== EXCERPTED RECORDS

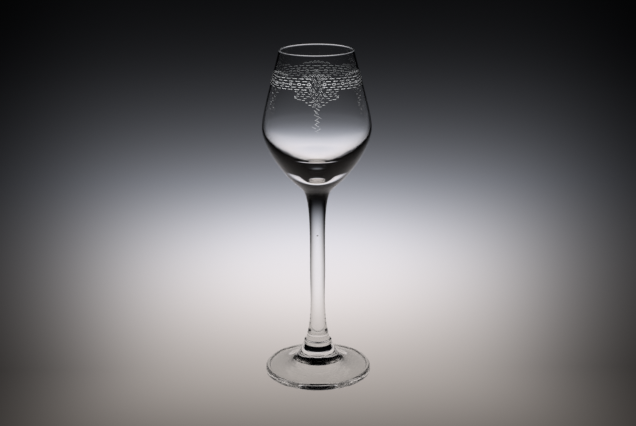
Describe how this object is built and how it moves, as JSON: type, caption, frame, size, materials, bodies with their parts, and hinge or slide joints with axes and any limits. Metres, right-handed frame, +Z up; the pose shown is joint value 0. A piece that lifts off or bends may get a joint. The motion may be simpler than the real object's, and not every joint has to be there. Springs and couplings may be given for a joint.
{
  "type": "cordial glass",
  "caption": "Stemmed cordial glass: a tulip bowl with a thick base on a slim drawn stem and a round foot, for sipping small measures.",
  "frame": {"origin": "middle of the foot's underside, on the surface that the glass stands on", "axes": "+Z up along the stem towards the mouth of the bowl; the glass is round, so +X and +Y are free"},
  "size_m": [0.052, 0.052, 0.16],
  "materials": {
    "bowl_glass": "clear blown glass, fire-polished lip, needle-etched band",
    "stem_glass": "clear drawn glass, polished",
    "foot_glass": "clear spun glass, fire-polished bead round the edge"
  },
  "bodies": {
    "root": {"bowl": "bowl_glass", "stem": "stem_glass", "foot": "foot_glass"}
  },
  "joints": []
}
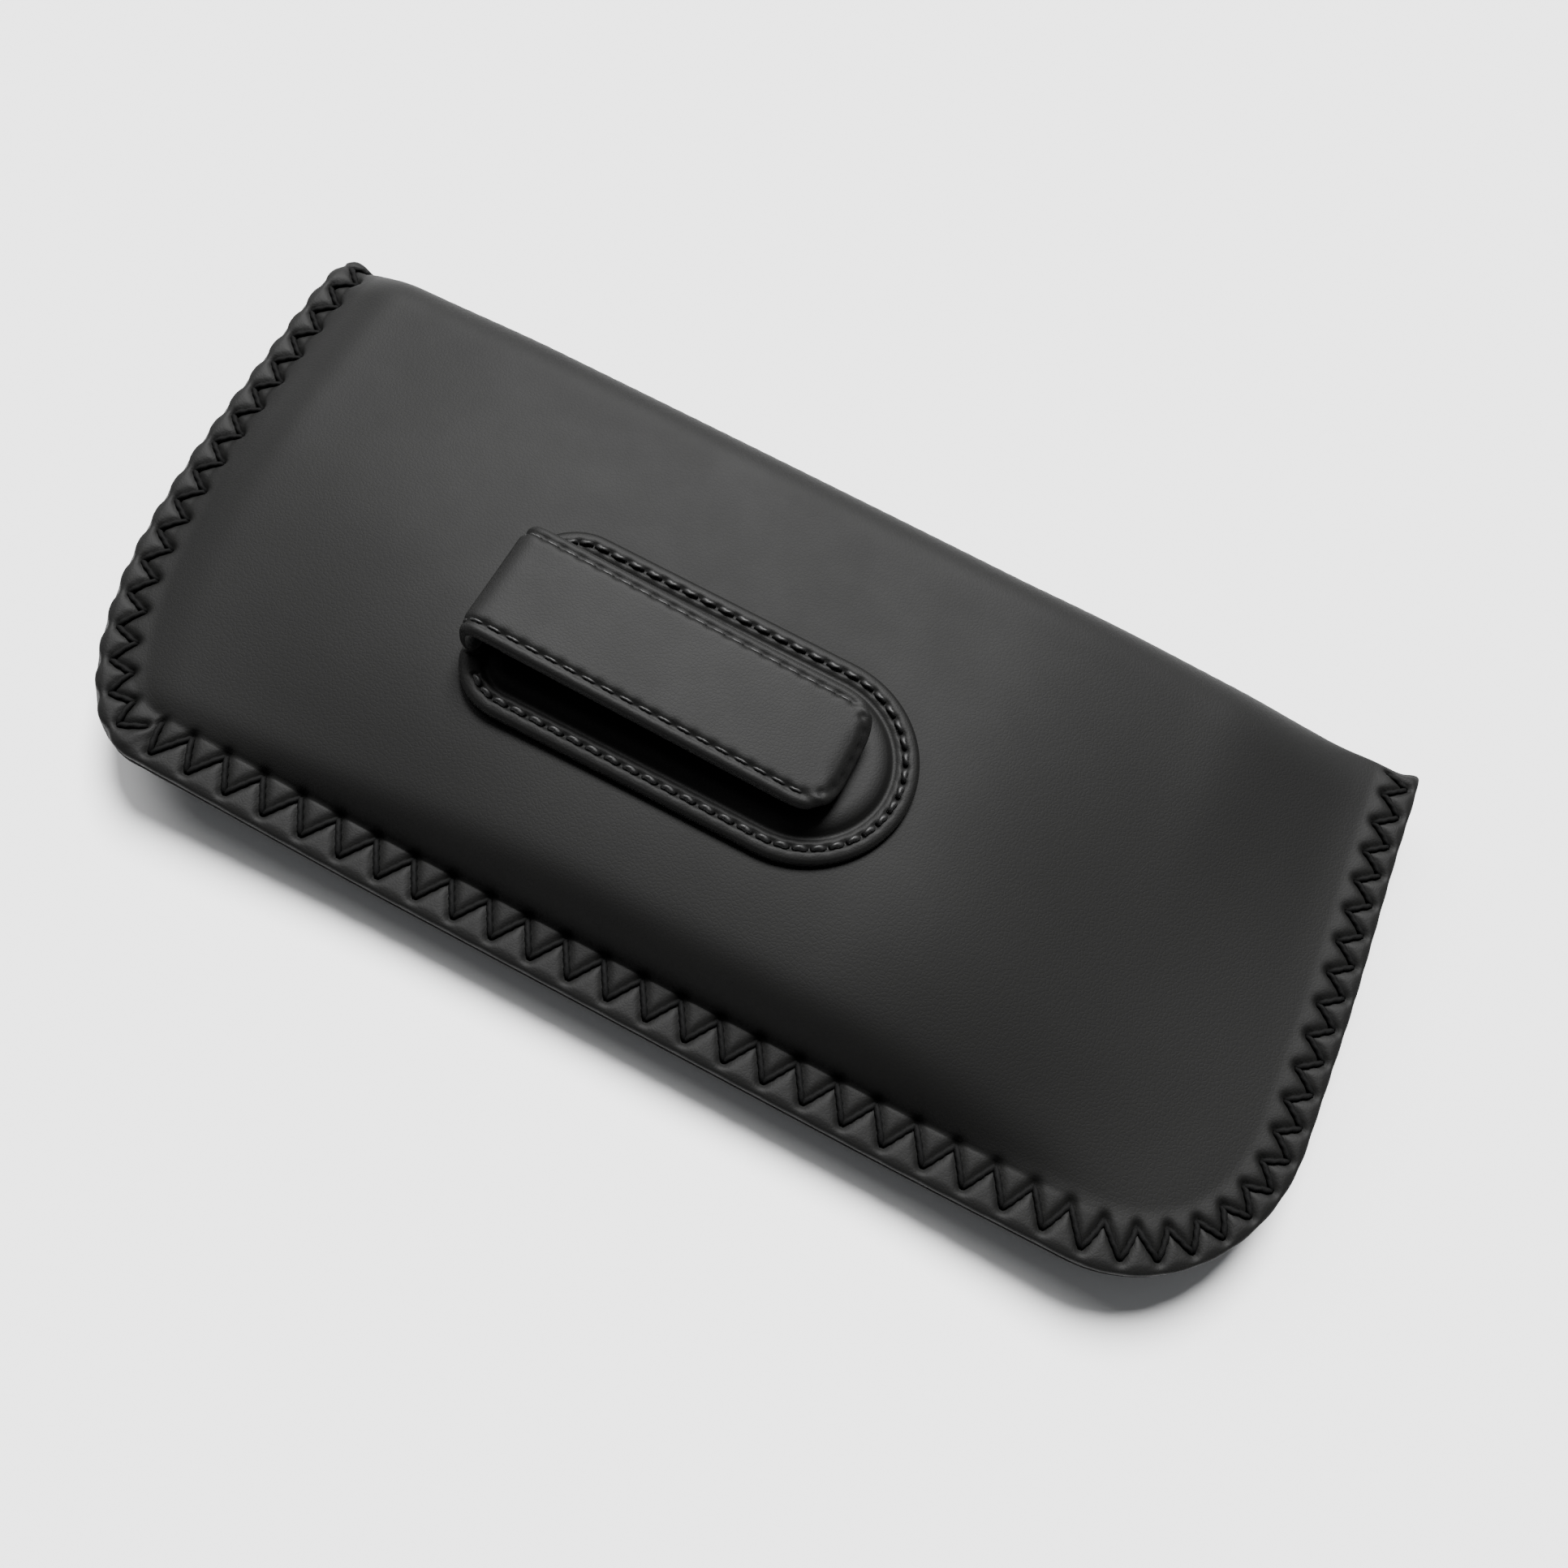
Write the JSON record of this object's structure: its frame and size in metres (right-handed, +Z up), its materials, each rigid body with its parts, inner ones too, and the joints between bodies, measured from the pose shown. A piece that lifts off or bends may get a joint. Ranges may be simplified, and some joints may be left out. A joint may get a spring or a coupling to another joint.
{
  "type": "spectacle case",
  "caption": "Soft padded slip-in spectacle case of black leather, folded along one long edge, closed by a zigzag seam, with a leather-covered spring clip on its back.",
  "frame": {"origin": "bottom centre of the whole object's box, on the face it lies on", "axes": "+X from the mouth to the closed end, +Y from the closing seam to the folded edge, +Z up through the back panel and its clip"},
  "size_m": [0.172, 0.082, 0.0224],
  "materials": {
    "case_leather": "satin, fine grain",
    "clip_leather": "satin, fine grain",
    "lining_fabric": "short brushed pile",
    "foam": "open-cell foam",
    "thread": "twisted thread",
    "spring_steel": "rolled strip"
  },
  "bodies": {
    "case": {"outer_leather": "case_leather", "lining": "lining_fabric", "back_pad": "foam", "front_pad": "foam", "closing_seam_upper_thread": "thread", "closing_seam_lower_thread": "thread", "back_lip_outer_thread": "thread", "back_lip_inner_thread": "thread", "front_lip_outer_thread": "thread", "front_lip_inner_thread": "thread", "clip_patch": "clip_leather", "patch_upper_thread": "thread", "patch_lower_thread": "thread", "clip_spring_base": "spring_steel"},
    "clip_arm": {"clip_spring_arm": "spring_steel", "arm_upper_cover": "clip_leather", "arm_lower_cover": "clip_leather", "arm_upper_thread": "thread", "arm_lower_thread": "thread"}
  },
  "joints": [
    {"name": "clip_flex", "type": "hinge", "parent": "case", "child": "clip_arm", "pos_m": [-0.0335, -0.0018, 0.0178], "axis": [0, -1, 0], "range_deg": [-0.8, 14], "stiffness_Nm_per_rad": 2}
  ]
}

====
== EXCERPTED RECORDS

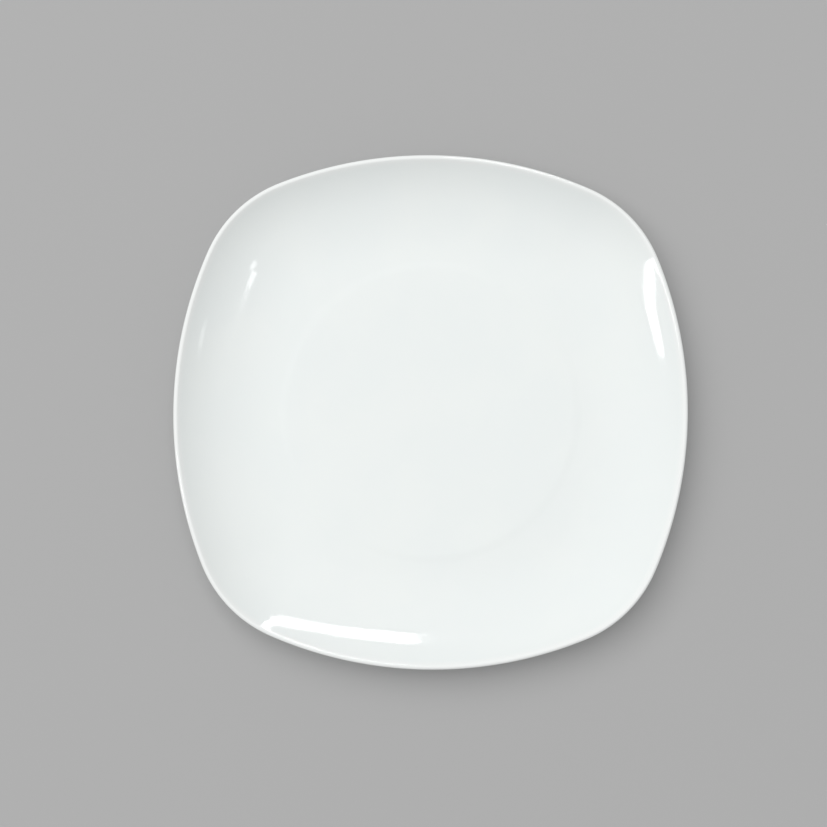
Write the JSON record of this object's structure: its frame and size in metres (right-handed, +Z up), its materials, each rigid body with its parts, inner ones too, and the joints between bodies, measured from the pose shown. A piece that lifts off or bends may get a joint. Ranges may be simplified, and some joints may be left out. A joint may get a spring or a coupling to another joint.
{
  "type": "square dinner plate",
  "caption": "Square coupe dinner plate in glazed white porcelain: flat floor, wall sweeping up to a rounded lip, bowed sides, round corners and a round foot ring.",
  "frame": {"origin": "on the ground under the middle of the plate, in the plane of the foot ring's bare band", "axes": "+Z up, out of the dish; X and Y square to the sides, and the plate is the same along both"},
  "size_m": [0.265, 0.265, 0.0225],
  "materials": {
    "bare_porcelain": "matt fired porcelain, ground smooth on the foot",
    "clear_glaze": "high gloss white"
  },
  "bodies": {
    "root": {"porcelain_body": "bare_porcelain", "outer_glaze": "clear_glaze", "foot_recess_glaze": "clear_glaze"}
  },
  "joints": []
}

====
== EXCERPTED RECORDS

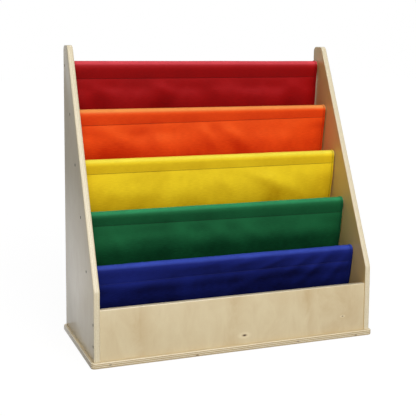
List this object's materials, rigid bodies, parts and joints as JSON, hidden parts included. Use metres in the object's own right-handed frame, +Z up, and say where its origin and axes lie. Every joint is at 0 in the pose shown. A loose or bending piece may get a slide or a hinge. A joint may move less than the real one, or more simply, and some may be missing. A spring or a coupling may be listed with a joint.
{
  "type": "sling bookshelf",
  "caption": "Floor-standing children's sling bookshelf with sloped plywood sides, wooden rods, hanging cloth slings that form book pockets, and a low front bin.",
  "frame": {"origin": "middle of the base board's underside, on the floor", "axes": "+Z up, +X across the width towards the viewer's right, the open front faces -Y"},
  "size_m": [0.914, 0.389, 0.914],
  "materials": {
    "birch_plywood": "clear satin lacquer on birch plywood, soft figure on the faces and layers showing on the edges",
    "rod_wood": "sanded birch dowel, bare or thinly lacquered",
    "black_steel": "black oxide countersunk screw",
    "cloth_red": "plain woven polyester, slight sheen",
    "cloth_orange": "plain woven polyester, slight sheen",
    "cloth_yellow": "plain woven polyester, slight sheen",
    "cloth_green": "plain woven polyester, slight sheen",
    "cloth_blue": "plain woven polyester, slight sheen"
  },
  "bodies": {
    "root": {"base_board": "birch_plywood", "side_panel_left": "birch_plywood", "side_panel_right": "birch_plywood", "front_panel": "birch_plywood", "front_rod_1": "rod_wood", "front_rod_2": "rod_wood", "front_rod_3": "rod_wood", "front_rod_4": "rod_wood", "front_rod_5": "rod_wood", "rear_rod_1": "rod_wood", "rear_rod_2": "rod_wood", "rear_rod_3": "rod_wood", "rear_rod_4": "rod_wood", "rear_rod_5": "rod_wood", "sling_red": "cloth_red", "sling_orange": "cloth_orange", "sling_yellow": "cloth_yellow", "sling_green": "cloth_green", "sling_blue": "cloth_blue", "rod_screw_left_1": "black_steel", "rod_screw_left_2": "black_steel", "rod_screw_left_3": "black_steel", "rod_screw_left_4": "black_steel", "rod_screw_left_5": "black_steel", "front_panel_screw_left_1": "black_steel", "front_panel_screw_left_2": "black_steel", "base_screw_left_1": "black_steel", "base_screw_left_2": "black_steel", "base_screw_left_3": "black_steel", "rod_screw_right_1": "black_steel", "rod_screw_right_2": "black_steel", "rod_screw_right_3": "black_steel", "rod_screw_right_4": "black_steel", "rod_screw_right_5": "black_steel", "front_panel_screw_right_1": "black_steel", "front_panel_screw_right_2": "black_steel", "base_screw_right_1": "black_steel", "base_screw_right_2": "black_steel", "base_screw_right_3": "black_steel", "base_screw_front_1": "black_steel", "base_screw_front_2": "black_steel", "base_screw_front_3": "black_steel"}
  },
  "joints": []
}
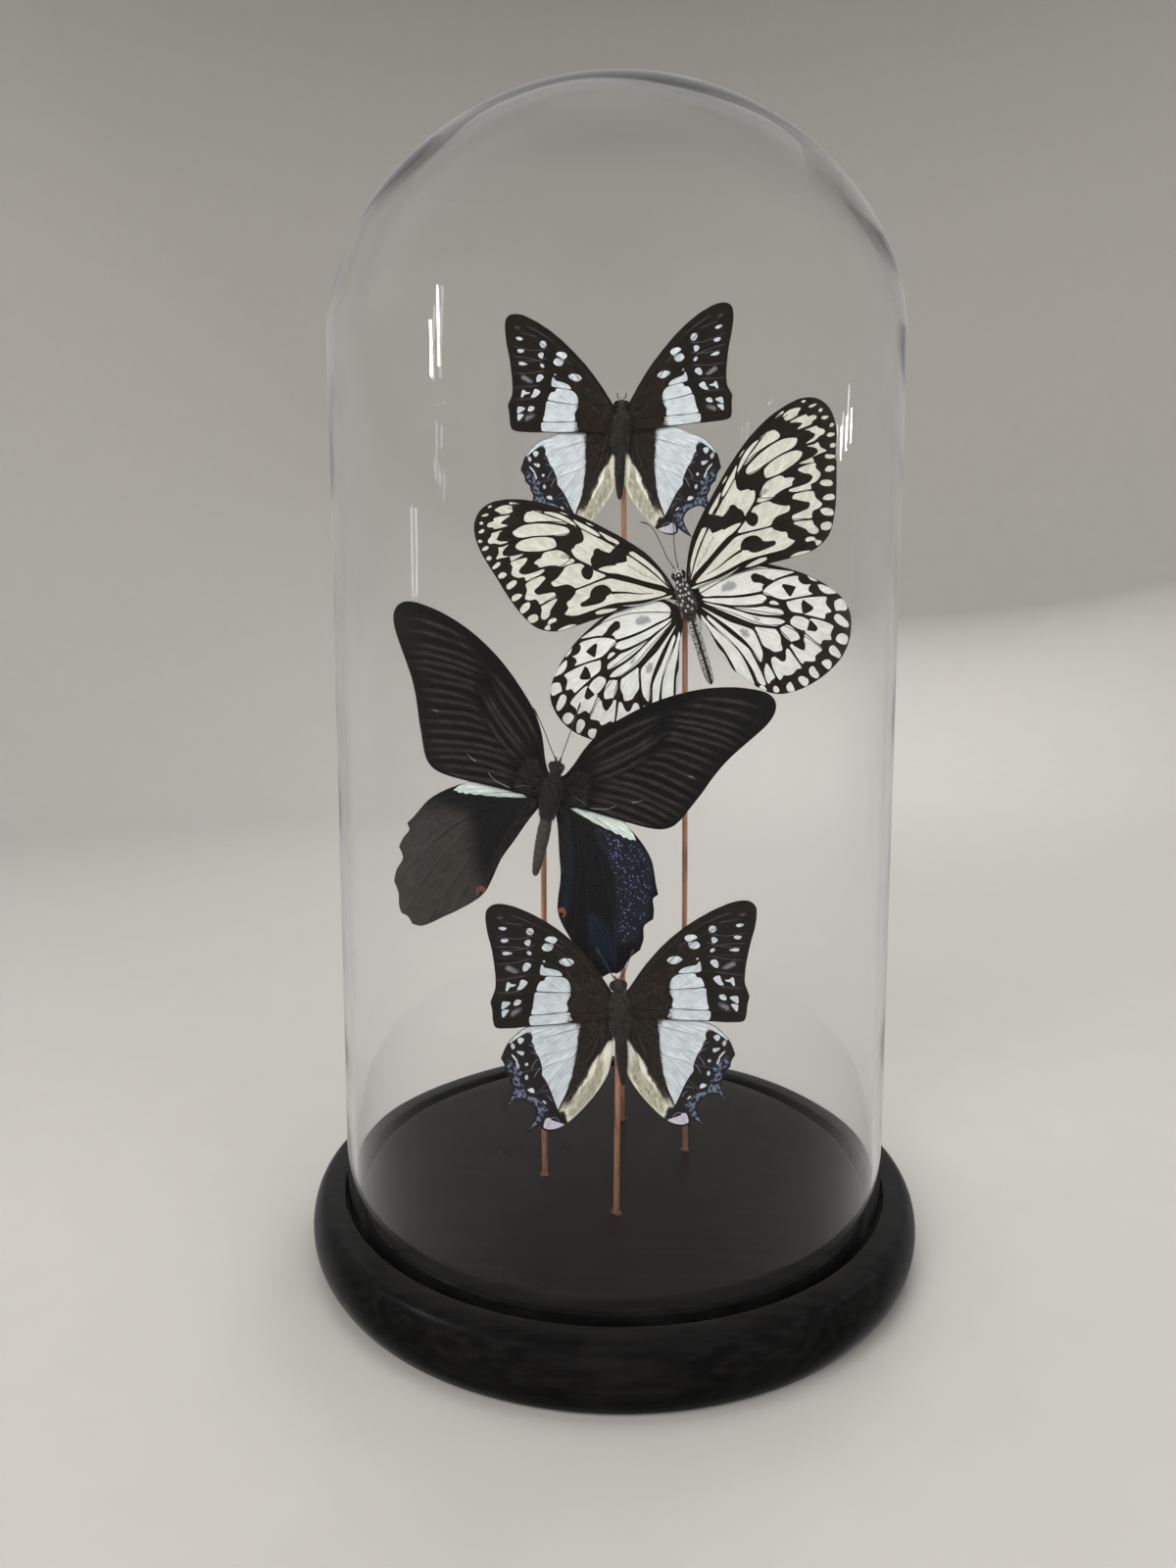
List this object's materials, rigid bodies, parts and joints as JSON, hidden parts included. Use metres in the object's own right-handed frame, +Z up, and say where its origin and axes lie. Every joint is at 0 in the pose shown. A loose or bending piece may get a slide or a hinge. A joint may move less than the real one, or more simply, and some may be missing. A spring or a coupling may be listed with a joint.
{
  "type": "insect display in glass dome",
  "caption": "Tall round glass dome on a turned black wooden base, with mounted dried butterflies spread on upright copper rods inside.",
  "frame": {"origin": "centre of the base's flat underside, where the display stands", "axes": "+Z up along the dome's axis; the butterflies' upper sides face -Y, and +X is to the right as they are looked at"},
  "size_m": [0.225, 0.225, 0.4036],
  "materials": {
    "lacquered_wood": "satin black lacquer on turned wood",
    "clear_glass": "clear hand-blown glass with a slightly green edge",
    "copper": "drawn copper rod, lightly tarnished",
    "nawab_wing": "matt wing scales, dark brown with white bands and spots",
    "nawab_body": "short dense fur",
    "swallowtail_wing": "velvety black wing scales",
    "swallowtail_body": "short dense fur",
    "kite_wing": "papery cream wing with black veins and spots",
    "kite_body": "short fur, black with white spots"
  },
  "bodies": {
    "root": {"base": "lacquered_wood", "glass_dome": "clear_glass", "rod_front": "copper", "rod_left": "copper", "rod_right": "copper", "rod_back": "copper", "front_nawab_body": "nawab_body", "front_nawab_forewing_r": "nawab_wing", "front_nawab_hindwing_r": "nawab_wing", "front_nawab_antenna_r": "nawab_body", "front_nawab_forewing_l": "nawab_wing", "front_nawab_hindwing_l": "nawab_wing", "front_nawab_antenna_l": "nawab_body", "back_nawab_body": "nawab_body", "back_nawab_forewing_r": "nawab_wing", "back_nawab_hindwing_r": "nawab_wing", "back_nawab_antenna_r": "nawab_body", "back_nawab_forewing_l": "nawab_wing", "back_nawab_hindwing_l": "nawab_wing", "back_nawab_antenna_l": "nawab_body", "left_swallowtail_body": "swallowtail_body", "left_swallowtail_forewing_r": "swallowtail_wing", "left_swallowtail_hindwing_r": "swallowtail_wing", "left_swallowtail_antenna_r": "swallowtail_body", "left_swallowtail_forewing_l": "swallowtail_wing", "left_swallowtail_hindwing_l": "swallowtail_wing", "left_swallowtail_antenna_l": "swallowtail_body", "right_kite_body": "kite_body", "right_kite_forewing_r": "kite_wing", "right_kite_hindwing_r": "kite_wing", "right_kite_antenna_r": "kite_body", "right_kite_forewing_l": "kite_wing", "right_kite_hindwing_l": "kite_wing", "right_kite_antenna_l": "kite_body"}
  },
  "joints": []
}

====

SHORT PROBLEM: Each line that contains the string "origin" counts once; say how many there are and nothing else.

ANSWER TO THE TASK: 7